Supplied data ->
* * *

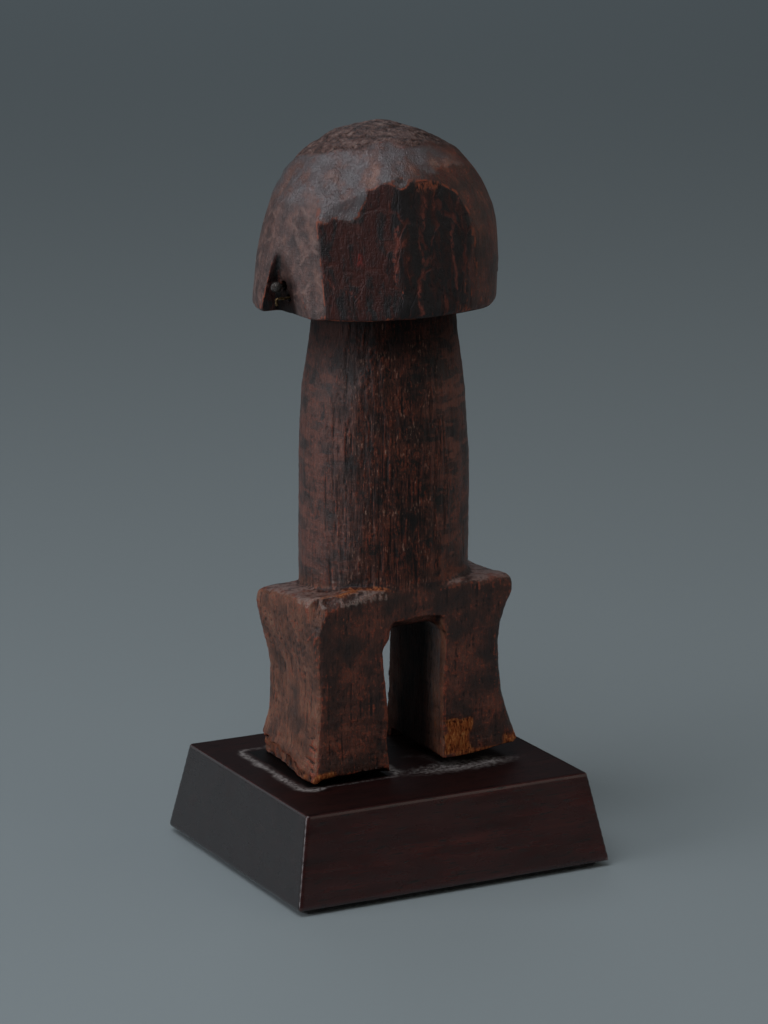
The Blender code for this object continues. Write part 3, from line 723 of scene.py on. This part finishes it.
def hardwood_colour(tree, found):
    """The wood's colours, from the bare red-brown up to the film, the flakes and the chips, with painted
    sheen, highlight and shade laid over them.
    """
    ramp = {}
    for name, pattern, stops in (
        ("skin", "patch", ((0.34, "34201A"), (0.46, "4A2A1F"), (0.56, "603527"), (0.68, "7E4936"))),
        ("tan", "patch", ((0.36, "523324"), (0.46, "704632"), (0.56, "885A42"), (0.68, "A07257"))),
        ("left_sheen", "stain", ((0.36, "3C2C29"), (0.48, "58423C"), (0.58, "70524A"), (0.68, "866456"))),
        ("film_sheen", "patch", ((0.38, "6A6465"), (0.48, "645656"), (0.56, "705048"), (0.66, "926858"))),
        ("charcoal", "stain", ((0.38, "262222"), (0.54, "1E1818"), (0.66, "301A15"))),
        ("flakes", "flake", ((0.36, "3C2822"), (0.46, "5C4038"), (0.56, "785A50"), (0.68, "9C857A"))),
        ("rust", "grit", ((0.35, "7A3220"), (0.55, "A04A2E"), (0.72, "C0754C"))),
        ("ochre", "dash", ((0.36, "5A2810"), (0.46, "9C5028"), (0.58, "B86C36"), (0.68, "CC9058"))),
        ("grain", "fibre", ((0.34, "8E7C76"), (0.48, "DCD6D4"), (0.62, "FFFFFF"))),
        # painted shade, multiplied in where the shade mask is high
        ("dark", "painted_shade", ((0.0, "FFFFFF"), (1.0, "48342A"))),
        ("hollow_shade", "hollow", ((0.2, "FFFFFF"), (0.9, "75615A"))),
    ):
        stops = [(position, linear(colour)) for position, colour in stops]
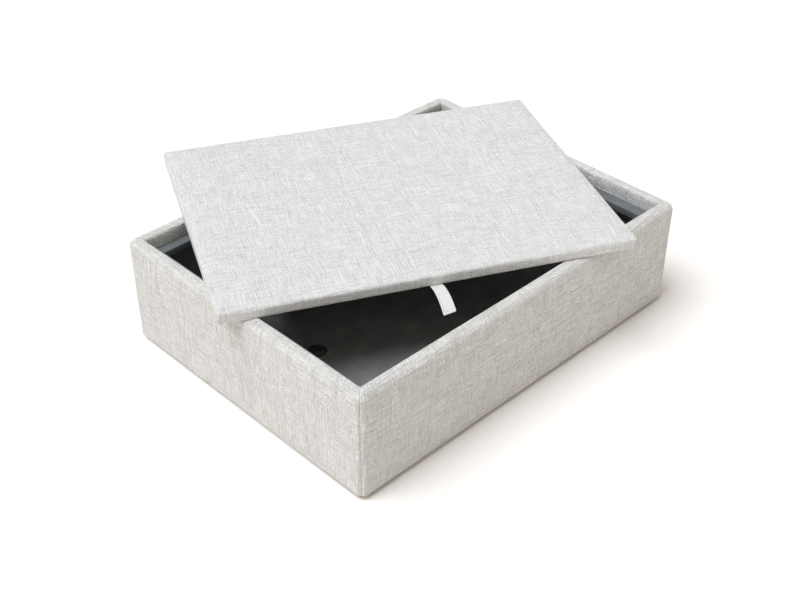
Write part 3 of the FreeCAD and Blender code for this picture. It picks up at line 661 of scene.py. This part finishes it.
def wall_shell(name, side, inset, hem, inner_foot, thickness, sewn):
    """One wall of the padding or its cover, from corner seam to corner seam, as a closed shell."""
    size = sizes()
    along = HALF_LENGTH if side % 2 == 0 else HALF_WIDTH
    points = wall_section(inset, hem, inner_foot)
    lengths = running_lengths(points)
    normals = section_normals(points)
    straight = 2 * (along - size.corner_radius)
    stations = wall_stations(straight)
    corner_arc = size.corner_radius * math.radians(45)
    reach = [corner_arc * share if zone == -1 else corner_arc + straight * share if zone == 0
             else 2 * corner_arc + straight - corner_arc * share for zone, share in stations]
    total = 2 * corner_arc + straight
    shift = WALL_CLOTH_SHIFT * side

    def place(column, row):
        depth, height = points[row]
        radius = size.corner_radius + (size.nook_radius - size.corner_radius) * depth / size.wall
        spot, outward = ring_point(HALF_LENGTH - depth, HALF_WIDTH - depth, radius, side, stations[column])
        from_seam = min(reach[column], total - reach[column])
        share = (height - COVER_LOW.z) / (COVER_HIGH.z - COVER_LOW.z)
        swell = size.crown * math.sin(math.pi * min(1, max(0, share))) * min(1, from_seam / CROWN_EASE)
        where = Vector((spot.x, spot.y, height))
        swell += lumps(where, WALL_LUMPS)
        if sewn:
            swell -= size.seam_depth * math.exp(-(from_seam / SEAM_WIDTH) ** 2)
            swell += GATHER_HEIGHT * math.exp(-from_seam / GATHER_REACH) * noise.noise(where * GATHER_WAVES)
        inward, upward = normals[row]
        spot = spot - outward * (inward * swell)
        return Vector((spot.x, spot.y, height + upward * swell))

    def lay(column, row):
        return reach[column] + shift, lengths[row] + 0.7 * shift

    piece = cloth_grid(name, len(stations) - 1, len(points) - 1, place, lay)
    if sewn:
        held_rows = {row for row, (depth, height) in enumerate(points)
                     if height < COVER_LOW.z + HELD_NEAR or height > COVER_HIGH.z - HELD_NEAR
                     or (depth > size.wall - HELD_NEAR and height < LEDGE_HIGH.z + BAND_HELD)}
        seams = (0, len(stations) - 1)
        settle(piece, [index for index in range(len(piece.data.vertices))
                       if index % len(stations) in seams or index // len(stations) in held_rows], size.wall_swell)
    apply_modifier(piece, "SOLIDIFY", "Cloth thickness", thickness=thickness, offset=-1.0)
    smooth(piece, 60)
    return piece


def settle(piece, held, reach):
    """Let a cover swell over its padding in a short cloth simulation, with some points held and the rest kept close."""
    scene = bpy.context.scene
    before = [(vertex.co.copy(), vertex.normal.copy()) for vertex in piece.data.vertices]
    group = piece.vertex_groups.new(name="Held down")
    group.add(held, 1.0, "REPLACE")
    make_active(piece)
    bpy.ops.object.modifier_add(type="CLOTH")
    cloth = piece.modifiers[-1]
    cloth.settings.vertex_group_mass = group.name
    cloth.settings.use_pressure = True
    cloth.settings.uniform_pressure_force = PADDING_PRESSURE
    cloth.settings.effector_weights.gravity = 0.0
    cloth.settings.tension_stiffness = 30.0
    cloth.settings.compression_stiffness = 30.0
    cloth.settings.shear_stiffness = 15.0
    cloth.settings.bending_stiffness = 1.0
    cloth.settings.air_damping = 4.0
    cloth.point_cache.frame_start = 1
    cloth.point_cache.frame_end = SETTLE_FRAMES
    for frame_number in range(1, SETTLE_FRAMES + 1):
        scene.frame_set(frame_number)
    bpy.ops.object.modifier_apply(modifier=cloth.name)
    scene.frame_set(1)
    for vertex, (was, outward) in zip(piece.data.vertices, before):
        rise = max(0.0, (vertex.co - was).dot(outward))
        vertex.co = was + outward * (reach * math.tanh(rise / reach))
    piece.vertex_groups.clear()
    piece.data.update()


def bevelled_block(name, low, high, radius, segments=3):
    """A block between two corners with its edges rounded over."""
    clear_selection()
    middle = (Vector(low) + Vector(high)) / 2
    bpy.ops.mesh.primitive_cube_add(size=1.0, location=middle, scale=Vector(high) - Vector(low))
    piece = named(name)
    apply_place(piece)
    bpy.ops.object.mode_set(mode="EDIT")
    bpy.ops.mesh.select_all(action="SELECT")
    bpy.ops.mesh.bevel(offset=radius, segments=segments, affect="EDGES", clamp_overlap=True)
    bpy.ops.object.mode_set(mode="OBJECT")
    smooth(piece)
    return piece


def upright_disc(name, radius, depth, middle, facets):
    """A short upright cylinder, for turning into a cap or a foot."""
    clear_selection()
    bpy.ops.mesh.primitive_cylinder_add(vertices=facets, radius=radius, depth=depth, location=middle)
    piece = named(name)
    apply_place(piece)
    return piece


def taut_cloth(name, low, high, divisions, height, thickness, pucker, waves, noise_height, turn):
    """A cloth stretched flat between two corners, faintly puckered along its edges, and put in place by turn."""
    columns, rows = divisions

    def place(column, row):
        x = low[0] + (high[0] - low[0]) * column / columns
        y = low[1] + (high[1] - low[1]) * row / rows
        from_edge = min(x - low[0], high[0] - x, y - low[1], high[1] - y)
        lift = pucker * noise.noise(Vector((x, y, noise_height)) * waves) * math.exp(-from_edge / PUCKER_REACH)
        return turn((x, y, height + lift))

    def lay(column, row):
        return (high[0] - low[0]) * column / columns, (high[1] - low[1]) * row / rows

    cloth = cloth_grid(name, columns, rows, place, lay)
    apply_modifier(cloth, "SOLIDIFY", "Cloth thickness", thickness=thickness, offset=1.0)
    smooth(cloth, 60)
    return cloth


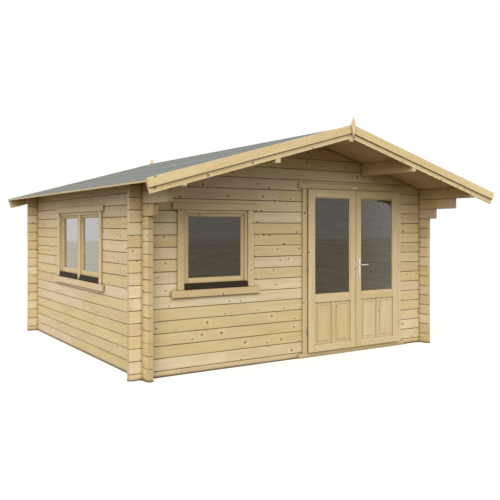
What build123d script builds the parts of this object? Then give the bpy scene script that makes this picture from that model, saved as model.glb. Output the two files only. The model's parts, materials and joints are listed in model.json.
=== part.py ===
from build123d import *
from math import cos, pi, radians, sin, tan
import os

# Garden log cabin with a gable front, a porch canopy, a double door and two windows.
# Millimetres. X runs along the front, left to right, Y from front to rear and Z up.
# The origin is the middle of the log walls' footprint, on the ground.

# Log walls
cabin_width = 4170.0
cabin_depth = 3960.0
log_height = 130.0
log_thickness = 58.0
log_edge = 6.0
log_end = 143.0
wall_courses = 16
corbel_reach = (260.0, 585.0)
corbel_round = 22.0

# Roof
roof_pitch = 15.6
front_overhang = 898.0
rear_overhang = 330.0
eaves_overhang = 345.0
roof_board = 19.0
roof_felt = 4.0
board_proud = 12.0
barge_thickness = 20.0
barge_depth = 143.0
cover_depth = 86.0
eaves_strip = 12.0
purlin_depth = 163.0
ridge_purlin_depth = 145.0
purlin_offset = 985.0
finial_width = 56.0
finial_height = 207.0
finial_shoulder = (57.0, 96.0)
finial_thickness = 20.0
finial_rise = 77.0

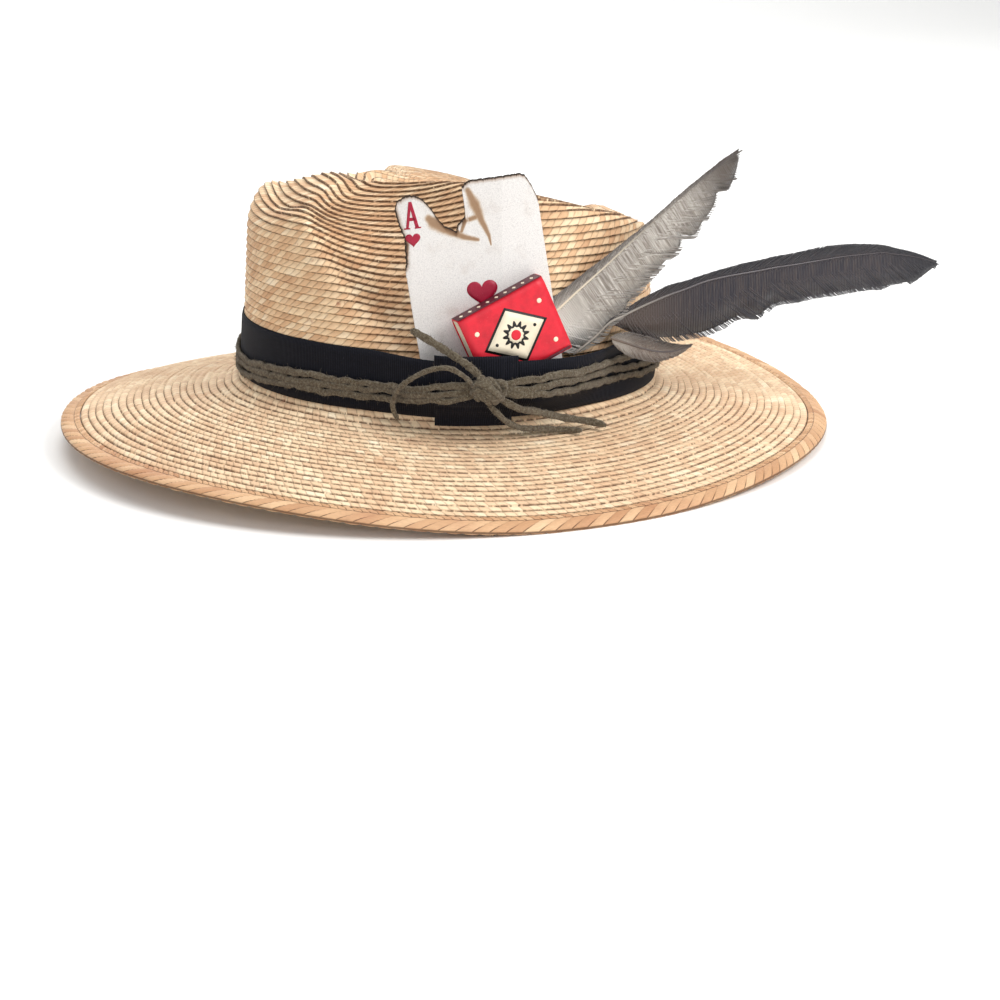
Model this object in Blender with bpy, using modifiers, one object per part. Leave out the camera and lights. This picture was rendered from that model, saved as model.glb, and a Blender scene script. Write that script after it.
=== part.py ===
"""A palm-straw hat with a pinched crown, a black ribbon, suede laces and a few keepsakes in its band.

The hat lies on a floor on the rim of its own brim. Its front points to -X, +Z is up.
The crown and the brim are one sewn shell. Everything in the band is placed on the crown's wall.
"""
import math

import bmesh
import bpy
import numpy as np
from mathutils import Matrix, Vector

HAT = "straw_hat"

# Clearance left between pieces that touch
GAP = 0.0004

# Straw shell, measured on its outside
STRAW = 0.0022
HEAD_LENGTH = 0.2021
HEAD_WIDTH = 0.1694
CROWN_HEIGHT = 0.1010
CROWN_TAPER = 0.045
CORNER_MIDDLE = 0.0092
CORNER_CHANGE = 0.0044
FOOT_HEIGHT = 0.0279
FOOT_TILT = 0.0041
FAR_SIDE_DROP = 0.0112

# Line of the crown's top: share of the half length (front is -1), share of the crown's height
TOP_LINE = (
    (-0.91, 0.865),
    (-0.75, 0.952),
    (-0.56, 0.995),
    (-0.35, 1.000),
    (-0.14, 0.990),
    (0.27, 0.913),
    (0.53, 0.846),
    (0.72, 0.779),
    (0.89, 0.702),
)

# Teardrop crease in the top
CREASE_DEPTH = 0.0233
CREASE_FRONT_WIDTH = 0.0136
CREASE_BACK_WIDTH = 0.0427

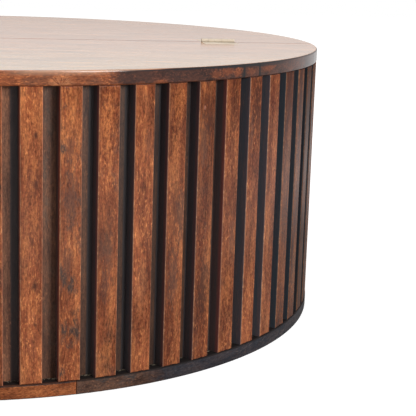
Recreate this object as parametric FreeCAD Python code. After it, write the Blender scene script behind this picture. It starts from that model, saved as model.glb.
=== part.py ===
import FreeCAD, Part
import math
import os

# A round slatted drum table with a storage space under a half lid.
# Millimetres. Z is up, the origin is at the centre of the base, and the lid is at the front, on -Y.
# Angles round the drum are in degrees from the front, positive towards +X.

os.makedirs("parts", exist_ok=True)

# The drum as a whole
drum_diameter = 900.0
drum_height = 350.0

# The top: boards that run along the seam
top_thickness = 16.0
top_edge_round = 2.0
under_edge_round = 1.5
edge_facet_count = 3
seam_offset = 40.0
seam_gap = 1.5
seam_easing = 0.8
lid_back_board_share = 0.32
lid_middle_board_share = 0.37
lid_strip_width = 20.0
fixed_board_count = 3

# The wall: upright slats on curved panels
slat_count = 68
slat_width = 24.0
slat_thickness = 15.0
slat_setback = 0.5
slat_arris_round = 1.6
first_slat_angle = 1.27
wall_thickness = 12.0

# The base ring
ring_thickness = 16.0
ring_width = 57.0
ring_segment_count = 6
ring_joint_angle = 12.86

# The floor of the storage space
floor_thickness = 9.0
floor_edge_gap = 0.5
bearer_width = 50.0
bearer_thickness = 12.0
bearer_distance = 130.0

# The rail under the seam, its posts and their dowels
rail_width = 45.0
rail_depth = 60.0
post_thickness = 25.0
dowel_radius = 5.0
dowel_length = 40.0
dowel_spacing = 24.0
dowel_clearance = 0.05

# The hoop inside the top of the wall
hoop_width = 24.0
hoop_thickness = 18.0

# The battens
batten_width = 40.0
batten_thickness = 18.0
batten_distance = 120.0
batten_clearance = 4.0
wall_batten_width = 60.0
wall_batten_thickness = 15.0

# The hinges
hinge_distance_share = 0.7
hinge_width = 45.0
leaf_depth = 36.0
leaf_thickness = 2.0
leaf_clearance = 0.2
knuckle_radius = 3.25
knuckle_count = 5
knuckle_gap = 0.3
knuckle_relief = 0.35
pin_radius = 1.25
pin_clearance = 0.05

# Screws: shank radius, head radius, head height, slot width and slot depth
wood_screw = {"shank": 2.0, "head": 4.0, "cone": 2.4, "slot": 0.9, "slot_depth": 1.1}
hinge_screw = {"shank": 1.5, "head": 3.1, "cone": 1.7, "slot": 0.7, "slot_depth": 0.8}
screw_clearance = 0.05
screw_tip_length = 4.0
screw_tip_share = 0.25
screw_recess = 0.5
hinge_screw_length = 12.0
top_screw_length = 30.0
ring_screw_length = 40.0
floor_screw_length = 20.0
post_screw_length = 30.0
wall_batten_screw_length = 22.0
hoop_screw_length = 30.0
rail_screw_length = 38.0
rail_counterbore_depth = 34.0
rail_counterbore_radius = 5.0

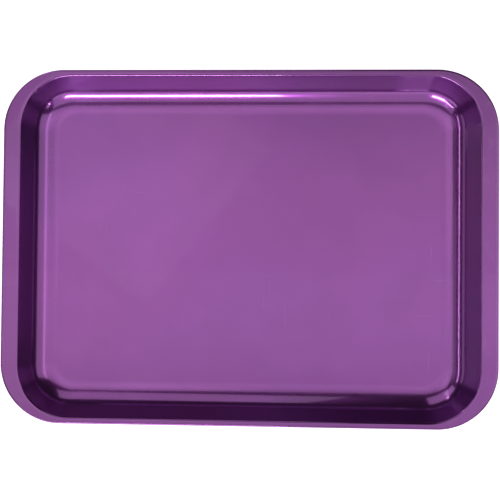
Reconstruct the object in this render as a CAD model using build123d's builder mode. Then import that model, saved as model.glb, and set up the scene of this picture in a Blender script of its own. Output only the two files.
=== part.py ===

* * *

Aim -> Find every line in the records above that contains the word "finishes", and copy each one.

The solution ->
The Blender code for this object continues. Write part 3, from line 723 of scene.py on. This part finishes it.
Write part 3 of the FreeCAD and Blender code for this picture. It picks up at line 661 of scene.py. This part finishes it.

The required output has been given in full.